Stated problem »
Every line in the data below from the one containing "from its section" down to the one containing "obj.parent = None", both included, must be retyped exactly; no other line is to appear.

[begin The data]

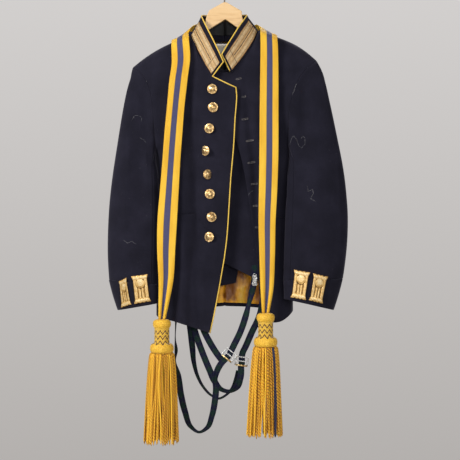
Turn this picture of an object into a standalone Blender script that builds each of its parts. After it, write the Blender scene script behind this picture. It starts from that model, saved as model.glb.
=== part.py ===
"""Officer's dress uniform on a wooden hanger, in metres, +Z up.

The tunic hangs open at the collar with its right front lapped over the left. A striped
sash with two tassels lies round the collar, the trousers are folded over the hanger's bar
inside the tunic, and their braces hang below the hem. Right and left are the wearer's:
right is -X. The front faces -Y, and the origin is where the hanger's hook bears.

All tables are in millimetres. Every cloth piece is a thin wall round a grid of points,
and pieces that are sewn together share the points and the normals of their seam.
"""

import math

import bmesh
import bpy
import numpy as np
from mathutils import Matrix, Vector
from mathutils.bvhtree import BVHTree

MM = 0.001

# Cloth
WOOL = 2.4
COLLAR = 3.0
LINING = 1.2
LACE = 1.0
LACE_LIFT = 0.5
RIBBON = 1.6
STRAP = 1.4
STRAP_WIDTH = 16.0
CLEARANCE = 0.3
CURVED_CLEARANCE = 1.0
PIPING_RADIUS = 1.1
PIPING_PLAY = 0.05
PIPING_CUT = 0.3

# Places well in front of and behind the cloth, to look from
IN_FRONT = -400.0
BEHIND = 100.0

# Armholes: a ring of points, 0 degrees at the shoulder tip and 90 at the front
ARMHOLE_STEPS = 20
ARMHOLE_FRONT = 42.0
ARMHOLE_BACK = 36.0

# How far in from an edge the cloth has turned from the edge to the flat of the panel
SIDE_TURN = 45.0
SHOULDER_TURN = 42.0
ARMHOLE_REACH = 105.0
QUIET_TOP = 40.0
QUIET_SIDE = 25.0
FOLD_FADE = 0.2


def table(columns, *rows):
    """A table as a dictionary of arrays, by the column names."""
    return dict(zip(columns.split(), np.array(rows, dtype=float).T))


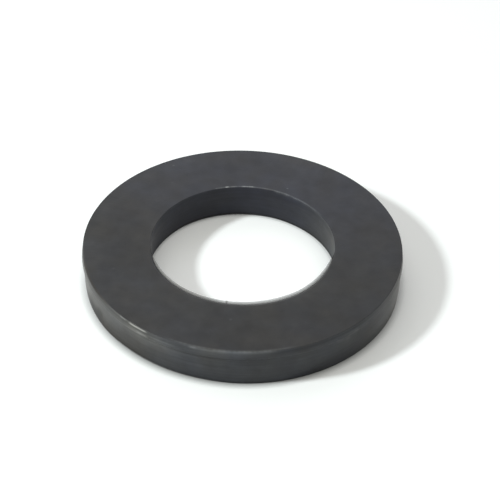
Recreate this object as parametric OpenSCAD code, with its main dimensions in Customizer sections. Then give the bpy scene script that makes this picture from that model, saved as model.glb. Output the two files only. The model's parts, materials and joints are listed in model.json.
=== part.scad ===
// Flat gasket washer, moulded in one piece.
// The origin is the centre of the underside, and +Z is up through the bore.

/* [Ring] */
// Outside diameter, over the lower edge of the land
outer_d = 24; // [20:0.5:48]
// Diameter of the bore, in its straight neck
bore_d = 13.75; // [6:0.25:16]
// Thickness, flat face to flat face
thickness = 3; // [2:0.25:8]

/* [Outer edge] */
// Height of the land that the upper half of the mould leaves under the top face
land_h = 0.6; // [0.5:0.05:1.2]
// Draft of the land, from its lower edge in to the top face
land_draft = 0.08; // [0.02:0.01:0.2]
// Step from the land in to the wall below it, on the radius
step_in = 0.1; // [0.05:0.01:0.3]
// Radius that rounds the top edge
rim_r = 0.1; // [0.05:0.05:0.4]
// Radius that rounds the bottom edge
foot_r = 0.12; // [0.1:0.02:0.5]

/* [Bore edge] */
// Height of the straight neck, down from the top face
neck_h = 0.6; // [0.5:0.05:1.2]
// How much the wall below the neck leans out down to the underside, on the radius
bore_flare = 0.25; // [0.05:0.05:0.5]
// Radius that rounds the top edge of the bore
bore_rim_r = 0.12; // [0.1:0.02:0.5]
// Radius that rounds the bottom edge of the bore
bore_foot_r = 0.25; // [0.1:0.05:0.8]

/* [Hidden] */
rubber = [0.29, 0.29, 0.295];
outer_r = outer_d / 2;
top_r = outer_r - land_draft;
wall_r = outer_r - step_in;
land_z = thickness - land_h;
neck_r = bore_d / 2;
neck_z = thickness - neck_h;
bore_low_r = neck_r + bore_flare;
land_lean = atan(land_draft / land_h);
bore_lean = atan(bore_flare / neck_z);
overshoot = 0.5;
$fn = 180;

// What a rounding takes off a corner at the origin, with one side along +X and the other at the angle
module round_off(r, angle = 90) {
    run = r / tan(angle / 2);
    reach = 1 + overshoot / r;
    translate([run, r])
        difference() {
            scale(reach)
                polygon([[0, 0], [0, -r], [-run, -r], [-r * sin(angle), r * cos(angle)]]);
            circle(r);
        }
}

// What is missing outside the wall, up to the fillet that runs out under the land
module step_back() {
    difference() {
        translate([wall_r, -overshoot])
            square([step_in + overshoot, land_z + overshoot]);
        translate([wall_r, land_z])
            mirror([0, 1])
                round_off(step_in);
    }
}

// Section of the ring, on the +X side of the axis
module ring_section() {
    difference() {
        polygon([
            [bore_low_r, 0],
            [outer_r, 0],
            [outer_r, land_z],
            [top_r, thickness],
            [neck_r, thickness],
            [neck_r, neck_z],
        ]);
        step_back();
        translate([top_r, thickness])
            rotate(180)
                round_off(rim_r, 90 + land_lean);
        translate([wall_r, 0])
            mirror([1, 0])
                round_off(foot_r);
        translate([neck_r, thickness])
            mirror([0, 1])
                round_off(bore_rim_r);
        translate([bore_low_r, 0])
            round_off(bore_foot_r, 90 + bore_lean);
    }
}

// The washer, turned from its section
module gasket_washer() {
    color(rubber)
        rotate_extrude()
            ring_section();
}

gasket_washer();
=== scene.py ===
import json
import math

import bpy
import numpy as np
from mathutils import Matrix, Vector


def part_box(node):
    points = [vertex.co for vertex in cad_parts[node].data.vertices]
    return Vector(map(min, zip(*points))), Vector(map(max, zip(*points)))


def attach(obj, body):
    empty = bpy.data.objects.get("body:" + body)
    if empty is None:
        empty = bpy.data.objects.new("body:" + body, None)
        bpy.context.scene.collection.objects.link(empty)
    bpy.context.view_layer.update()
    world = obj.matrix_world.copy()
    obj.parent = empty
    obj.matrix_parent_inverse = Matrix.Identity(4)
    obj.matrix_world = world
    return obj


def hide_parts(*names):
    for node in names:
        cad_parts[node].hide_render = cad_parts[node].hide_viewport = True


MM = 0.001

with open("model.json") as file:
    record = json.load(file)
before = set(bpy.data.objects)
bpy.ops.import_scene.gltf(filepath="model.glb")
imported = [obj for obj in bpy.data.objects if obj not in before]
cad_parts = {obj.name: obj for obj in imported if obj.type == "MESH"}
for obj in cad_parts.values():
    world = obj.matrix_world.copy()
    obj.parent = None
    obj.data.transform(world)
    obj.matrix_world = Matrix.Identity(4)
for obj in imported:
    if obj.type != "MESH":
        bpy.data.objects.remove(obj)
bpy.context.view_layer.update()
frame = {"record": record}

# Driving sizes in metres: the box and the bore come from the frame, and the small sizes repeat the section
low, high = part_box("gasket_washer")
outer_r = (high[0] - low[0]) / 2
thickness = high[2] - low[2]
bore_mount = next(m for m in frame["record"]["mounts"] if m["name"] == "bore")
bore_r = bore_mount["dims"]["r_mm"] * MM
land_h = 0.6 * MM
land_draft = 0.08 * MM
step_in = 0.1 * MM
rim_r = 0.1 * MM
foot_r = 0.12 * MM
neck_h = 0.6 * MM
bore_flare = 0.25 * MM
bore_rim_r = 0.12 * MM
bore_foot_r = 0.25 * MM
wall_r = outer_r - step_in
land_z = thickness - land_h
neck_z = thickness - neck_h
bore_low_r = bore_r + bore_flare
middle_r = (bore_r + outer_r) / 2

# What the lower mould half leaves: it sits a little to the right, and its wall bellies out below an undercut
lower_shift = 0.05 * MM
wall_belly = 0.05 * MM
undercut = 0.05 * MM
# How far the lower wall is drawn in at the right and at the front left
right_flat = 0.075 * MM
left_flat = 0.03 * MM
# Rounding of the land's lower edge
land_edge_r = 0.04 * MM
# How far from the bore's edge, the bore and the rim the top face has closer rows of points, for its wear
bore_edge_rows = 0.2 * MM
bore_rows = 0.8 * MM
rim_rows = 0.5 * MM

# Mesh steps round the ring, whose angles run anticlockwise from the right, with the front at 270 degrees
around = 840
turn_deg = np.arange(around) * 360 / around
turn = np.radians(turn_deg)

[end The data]

Worked answer »
// The washer, turned from its section
module gasket_washer() {
    color(rubber)
        rotate_extrude()
            ring_section();
}

gasket_washer();
=== scene.py ===
import json
import math

import bpy
import numpy as np
from mathutils import Matrix, Vector


def part_box(node):
    points = [vertex.co for vertex in cad_parts[node].data.vertices]
    return Vector(map(min, zip(*points))), Vector(map(max, zip(*points)))


def attach(obj, body):
    empty = bpy.data.objects.get("body:" + body)
    if empty is None:
        empty = bpy.data.objects.new("body:" + body, None)
        bpy.context.scene.collection.objects.link(empty)
    bpy.context.view_layer.update()
    world = obj.matrix_world.copy()
    obj.parent = empty
    obj.matrix_parent_inverse = Matrix.Identity(4)
    obj.matrix_world = world
    return obj


def hide_parts(*names):
    for node in names:
        cad_parts[node].hide_render = cad_parts[node].hide_viewport = True


MM = 0.001

with open("model.json") as file:
    record = json.load(file)
before = set(bpy.data.objects)
bpy.ops.import_scene.gltf(filepath="model.glb")
imported = [obj for obj in bpy.data.objects if obj not in before]
cad_parts = {obj.name: obj for obj in imported if obj.type == "MESH"}
for obj in cad_parts.values():
    world = obj.matrix_world.copy()
    obj.parent = None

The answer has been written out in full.